One last piece of advice: Too many offers, versions, messages, segments, promotions, and inserts can produce unreadable analysis. The creative and production logistics of managing the tests as well as keeping the entire customer segmentation valid is overwhelming and often inaccurate.
Tests are important business objectives. Consistently challenging the status quo, continually evaluating customers’ buying preferences, and regularly testing the creative and marketing of every promotion provides the most practical road map for improving profitability.
Lois Boyle is president/chief creative officer and Gina Valentino is vice president/general manager of J. Schmid & Associates, a Shawnee Mission, KS-based catalog consulting firm.
Six Test Spoilers
- Not allocating responses appropriately causes misinterpretation of the data. Remember to distribute unknown source codes (a.k.a. default or no codes) across all responses. Also set up separate codes for each order channel to help track responses.
- Mother Nature, Wall Street, and uncontrollable calamities that affect a mailing cannot be avoided.

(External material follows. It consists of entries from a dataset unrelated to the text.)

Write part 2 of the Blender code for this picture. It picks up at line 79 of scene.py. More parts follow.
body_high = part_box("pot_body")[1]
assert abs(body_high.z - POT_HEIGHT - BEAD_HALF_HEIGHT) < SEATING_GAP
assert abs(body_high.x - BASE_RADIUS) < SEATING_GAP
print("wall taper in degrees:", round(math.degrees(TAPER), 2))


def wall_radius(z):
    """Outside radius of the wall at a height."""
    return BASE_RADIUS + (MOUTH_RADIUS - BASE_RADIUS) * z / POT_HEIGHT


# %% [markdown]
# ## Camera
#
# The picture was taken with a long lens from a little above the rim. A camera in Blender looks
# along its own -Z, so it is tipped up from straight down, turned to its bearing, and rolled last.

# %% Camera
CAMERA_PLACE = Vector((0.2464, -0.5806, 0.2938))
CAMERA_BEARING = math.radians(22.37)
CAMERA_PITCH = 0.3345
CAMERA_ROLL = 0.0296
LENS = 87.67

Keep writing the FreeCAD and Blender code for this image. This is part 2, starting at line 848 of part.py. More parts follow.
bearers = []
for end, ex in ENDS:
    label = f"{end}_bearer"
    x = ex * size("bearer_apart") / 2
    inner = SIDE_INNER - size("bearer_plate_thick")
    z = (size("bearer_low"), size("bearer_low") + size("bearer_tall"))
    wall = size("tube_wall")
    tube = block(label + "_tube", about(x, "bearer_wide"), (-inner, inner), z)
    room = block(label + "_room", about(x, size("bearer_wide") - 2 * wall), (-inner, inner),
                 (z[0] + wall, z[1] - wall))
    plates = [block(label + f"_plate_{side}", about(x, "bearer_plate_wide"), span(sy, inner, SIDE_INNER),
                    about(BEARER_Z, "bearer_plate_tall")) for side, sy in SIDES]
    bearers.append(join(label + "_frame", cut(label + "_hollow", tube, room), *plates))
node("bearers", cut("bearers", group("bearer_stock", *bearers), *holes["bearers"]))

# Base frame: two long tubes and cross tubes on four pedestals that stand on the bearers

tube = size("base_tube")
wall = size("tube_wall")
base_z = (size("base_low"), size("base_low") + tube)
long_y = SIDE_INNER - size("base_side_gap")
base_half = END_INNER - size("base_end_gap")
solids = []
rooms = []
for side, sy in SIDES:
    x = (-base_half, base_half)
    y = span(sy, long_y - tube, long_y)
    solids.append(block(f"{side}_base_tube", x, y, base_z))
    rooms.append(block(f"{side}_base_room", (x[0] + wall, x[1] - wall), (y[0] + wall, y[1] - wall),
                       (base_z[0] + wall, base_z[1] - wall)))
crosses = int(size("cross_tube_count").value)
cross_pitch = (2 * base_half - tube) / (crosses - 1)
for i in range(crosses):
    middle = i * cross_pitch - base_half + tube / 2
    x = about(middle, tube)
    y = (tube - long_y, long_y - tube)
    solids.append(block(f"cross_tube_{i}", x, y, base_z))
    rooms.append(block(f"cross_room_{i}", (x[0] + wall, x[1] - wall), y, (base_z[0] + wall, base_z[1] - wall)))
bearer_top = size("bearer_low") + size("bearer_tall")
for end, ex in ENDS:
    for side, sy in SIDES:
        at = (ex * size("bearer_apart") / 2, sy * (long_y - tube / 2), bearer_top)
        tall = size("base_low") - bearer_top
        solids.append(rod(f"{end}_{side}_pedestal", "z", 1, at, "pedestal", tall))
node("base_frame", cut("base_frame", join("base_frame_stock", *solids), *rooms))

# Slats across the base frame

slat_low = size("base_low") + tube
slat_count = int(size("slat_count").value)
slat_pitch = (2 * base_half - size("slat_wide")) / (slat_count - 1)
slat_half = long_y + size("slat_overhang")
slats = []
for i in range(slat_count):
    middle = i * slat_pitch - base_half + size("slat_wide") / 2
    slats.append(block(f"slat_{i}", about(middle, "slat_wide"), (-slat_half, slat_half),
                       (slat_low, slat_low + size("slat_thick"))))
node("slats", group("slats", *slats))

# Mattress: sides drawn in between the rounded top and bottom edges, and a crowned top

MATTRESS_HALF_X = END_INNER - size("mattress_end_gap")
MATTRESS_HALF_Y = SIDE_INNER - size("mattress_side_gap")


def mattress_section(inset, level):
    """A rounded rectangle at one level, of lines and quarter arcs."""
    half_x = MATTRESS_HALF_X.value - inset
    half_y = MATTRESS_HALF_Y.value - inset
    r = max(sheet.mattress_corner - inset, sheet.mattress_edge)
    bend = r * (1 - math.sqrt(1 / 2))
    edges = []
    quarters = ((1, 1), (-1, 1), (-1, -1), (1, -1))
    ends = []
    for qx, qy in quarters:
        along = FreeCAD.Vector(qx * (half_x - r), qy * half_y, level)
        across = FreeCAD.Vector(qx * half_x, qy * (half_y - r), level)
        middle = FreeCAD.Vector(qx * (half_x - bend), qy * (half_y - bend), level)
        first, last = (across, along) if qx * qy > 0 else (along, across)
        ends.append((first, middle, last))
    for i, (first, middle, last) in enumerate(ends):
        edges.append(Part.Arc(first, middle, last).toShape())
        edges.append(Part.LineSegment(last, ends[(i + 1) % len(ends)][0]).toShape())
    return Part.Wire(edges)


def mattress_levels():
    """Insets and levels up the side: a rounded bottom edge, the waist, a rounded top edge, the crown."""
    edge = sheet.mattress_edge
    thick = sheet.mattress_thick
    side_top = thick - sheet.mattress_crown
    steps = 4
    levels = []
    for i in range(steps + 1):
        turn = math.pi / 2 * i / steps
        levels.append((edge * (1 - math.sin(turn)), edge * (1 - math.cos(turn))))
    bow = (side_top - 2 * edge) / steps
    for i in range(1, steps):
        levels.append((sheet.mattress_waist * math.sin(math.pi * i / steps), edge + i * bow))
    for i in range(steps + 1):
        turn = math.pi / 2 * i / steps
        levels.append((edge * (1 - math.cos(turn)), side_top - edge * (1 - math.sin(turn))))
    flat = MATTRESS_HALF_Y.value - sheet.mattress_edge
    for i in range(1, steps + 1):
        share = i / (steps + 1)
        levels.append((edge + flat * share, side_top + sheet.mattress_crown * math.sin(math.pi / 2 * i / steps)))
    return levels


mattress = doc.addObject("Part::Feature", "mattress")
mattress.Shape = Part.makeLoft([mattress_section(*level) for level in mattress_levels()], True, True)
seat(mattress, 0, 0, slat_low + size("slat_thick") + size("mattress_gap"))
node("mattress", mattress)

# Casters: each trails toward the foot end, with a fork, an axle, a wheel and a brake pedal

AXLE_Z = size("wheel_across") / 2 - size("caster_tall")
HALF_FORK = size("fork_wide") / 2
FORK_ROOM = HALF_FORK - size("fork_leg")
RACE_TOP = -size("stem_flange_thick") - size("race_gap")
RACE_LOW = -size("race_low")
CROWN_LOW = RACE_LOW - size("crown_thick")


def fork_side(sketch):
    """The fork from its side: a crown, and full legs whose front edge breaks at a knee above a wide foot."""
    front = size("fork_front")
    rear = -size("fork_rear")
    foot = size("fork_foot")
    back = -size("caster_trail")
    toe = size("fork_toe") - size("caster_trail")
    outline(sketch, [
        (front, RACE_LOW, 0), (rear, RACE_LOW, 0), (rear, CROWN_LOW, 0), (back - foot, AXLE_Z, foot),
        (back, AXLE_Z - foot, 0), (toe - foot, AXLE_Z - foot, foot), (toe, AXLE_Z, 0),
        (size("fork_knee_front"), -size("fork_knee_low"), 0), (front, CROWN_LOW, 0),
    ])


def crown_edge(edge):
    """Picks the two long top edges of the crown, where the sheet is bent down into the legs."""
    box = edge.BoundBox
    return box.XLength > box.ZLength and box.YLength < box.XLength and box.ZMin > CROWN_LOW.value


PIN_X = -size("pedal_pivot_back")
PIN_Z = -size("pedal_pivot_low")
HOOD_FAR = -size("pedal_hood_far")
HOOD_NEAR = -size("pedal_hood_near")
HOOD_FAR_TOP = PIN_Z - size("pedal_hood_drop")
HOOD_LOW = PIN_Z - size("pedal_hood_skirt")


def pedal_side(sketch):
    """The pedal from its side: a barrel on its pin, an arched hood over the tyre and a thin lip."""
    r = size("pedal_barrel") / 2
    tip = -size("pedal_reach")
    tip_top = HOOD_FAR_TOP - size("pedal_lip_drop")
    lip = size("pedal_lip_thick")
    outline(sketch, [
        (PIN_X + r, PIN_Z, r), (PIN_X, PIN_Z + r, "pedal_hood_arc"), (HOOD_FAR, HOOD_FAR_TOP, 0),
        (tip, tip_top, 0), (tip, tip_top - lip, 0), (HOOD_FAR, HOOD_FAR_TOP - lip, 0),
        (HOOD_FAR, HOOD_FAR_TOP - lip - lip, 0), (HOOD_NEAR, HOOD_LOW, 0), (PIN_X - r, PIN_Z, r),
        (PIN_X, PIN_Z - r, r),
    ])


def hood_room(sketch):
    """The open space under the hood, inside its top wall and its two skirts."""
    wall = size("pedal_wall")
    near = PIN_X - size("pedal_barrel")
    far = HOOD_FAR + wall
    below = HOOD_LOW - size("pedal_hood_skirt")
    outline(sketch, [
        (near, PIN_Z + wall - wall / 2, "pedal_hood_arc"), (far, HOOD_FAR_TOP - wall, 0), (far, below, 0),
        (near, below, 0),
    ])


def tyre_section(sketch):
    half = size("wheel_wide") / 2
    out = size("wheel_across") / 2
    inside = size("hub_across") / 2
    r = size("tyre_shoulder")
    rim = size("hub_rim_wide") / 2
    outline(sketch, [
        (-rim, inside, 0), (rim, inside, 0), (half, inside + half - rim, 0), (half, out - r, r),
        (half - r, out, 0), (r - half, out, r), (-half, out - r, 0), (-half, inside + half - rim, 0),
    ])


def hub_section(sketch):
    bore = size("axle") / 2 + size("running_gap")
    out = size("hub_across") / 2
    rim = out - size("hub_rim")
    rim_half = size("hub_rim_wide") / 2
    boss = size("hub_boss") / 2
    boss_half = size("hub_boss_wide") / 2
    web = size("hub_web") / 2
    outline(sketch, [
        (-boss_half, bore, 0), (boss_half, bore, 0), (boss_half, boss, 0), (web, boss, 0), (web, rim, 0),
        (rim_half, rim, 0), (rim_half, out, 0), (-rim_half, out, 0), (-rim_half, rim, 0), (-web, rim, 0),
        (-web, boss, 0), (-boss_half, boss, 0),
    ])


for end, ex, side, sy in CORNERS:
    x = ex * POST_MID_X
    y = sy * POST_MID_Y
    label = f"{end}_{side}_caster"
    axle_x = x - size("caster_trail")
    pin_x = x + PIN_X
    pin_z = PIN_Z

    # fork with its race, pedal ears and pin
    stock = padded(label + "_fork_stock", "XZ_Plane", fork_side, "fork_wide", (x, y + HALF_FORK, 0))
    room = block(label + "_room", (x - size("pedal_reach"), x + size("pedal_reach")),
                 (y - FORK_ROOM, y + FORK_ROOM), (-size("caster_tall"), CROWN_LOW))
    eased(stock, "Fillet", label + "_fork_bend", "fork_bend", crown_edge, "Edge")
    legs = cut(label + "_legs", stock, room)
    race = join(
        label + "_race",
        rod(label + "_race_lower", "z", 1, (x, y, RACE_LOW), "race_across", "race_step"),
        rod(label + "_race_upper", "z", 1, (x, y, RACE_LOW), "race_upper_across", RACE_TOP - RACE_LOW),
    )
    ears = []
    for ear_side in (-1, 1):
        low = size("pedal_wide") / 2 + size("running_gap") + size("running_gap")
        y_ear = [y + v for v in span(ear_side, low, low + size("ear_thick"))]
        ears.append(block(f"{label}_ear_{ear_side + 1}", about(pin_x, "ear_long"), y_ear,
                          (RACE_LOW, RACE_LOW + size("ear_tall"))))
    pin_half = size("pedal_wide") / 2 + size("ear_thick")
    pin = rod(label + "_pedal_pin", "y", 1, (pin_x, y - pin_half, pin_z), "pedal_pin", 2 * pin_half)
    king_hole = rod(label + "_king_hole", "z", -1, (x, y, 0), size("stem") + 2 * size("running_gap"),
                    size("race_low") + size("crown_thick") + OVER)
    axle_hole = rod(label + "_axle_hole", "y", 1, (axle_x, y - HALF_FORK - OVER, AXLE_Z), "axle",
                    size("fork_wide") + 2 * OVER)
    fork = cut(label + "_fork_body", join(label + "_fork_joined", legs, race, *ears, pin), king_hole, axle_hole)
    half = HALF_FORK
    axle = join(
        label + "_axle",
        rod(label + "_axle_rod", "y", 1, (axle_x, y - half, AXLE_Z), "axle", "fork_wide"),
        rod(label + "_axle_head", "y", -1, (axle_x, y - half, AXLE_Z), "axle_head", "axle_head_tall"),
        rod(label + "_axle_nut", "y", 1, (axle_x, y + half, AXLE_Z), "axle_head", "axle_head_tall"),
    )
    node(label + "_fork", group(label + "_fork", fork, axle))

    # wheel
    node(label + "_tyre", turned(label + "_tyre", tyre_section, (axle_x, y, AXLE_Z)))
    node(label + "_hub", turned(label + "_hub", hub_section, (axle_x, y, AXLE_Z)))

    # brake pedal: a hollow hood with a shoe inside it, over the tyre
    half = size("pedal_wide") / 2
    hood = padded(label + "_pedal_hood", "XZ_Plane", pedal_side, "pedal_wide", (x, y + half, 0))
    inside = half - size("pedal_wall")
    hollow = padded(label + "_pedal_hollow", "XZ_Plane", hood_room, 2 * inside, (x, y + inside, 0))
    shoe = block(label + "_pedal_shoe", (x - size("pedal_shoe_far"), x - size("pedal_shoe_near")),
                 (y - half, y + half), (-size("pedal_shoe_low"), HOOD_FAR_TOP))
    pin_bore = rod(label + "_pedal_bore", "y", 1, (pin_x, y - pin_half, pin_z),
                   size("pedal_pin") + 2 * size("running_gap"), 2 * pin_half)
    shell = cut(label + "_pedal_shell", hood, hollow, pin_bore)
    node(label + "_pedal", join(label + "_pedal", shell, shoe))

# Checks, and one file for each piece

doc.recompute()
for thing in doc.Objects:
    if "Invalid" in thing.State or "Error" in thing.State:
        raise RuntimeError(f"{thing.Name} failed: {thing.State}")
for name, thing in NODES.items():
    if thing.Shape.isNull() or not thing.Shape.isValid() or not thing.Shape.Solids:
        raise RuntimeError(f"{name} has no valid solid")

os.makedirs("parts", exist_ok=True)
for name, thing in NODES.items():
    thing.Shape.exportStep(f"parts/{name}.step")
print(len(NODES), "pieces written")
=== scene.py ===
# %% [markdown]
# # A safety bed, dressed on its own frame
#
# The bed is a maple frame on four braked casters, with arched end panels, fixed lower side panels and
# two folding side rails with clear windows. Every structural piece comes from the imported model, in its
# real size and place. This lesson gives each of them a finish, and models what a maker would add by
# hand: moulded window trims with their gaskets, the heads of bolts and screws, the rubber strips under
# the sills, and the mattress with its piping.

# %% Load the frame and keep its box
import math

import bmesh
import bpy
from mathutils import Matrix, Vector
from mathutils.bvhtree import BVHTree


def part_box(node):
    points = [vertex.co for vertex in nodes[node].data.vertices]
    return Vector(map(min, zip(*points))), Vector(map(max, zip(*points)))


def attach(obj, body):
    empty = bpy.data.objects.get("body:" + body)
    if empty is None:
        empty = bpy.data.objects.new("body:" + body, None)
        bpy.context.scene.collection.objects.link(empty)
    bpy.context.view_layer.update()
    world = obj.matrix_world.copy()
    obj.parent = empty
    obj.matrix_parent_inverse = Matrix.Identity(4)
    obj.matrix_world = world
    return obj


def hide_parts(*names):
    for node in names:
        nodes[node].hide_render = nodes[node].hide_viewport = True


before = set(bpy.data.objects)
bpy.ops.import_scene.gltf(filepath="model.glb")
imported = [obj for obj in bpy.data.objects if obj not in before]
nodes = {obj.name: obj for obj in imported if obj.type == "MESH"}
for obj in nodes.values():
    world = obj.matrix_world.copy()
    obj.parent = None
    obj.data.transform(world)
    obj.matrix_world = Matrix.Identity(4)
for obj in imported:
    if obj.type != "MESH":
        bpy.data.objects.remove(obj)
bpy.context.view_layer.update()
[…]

Nonetheless, they will lead to unreliable results, making the test invalid.
- Fewer than 100 responses negates the statistical significance. The test quantity is too small or the response rate too low.
- When offers are nondescript and fade into the background, customers are not compelled to read or act upon the information.
- Changing the tested components in a rollout will not guarantee forecasted results. Specific elements of the creative were tested and performance measured purposefully. Modifying the creative in any way annuls what was previously learned.
- Forgetting to include “the fine print” with expiration date, eligibility, exclusions, and other legal information necessary to clarify the specifics of the offer is akin to forgetting any other element of the test.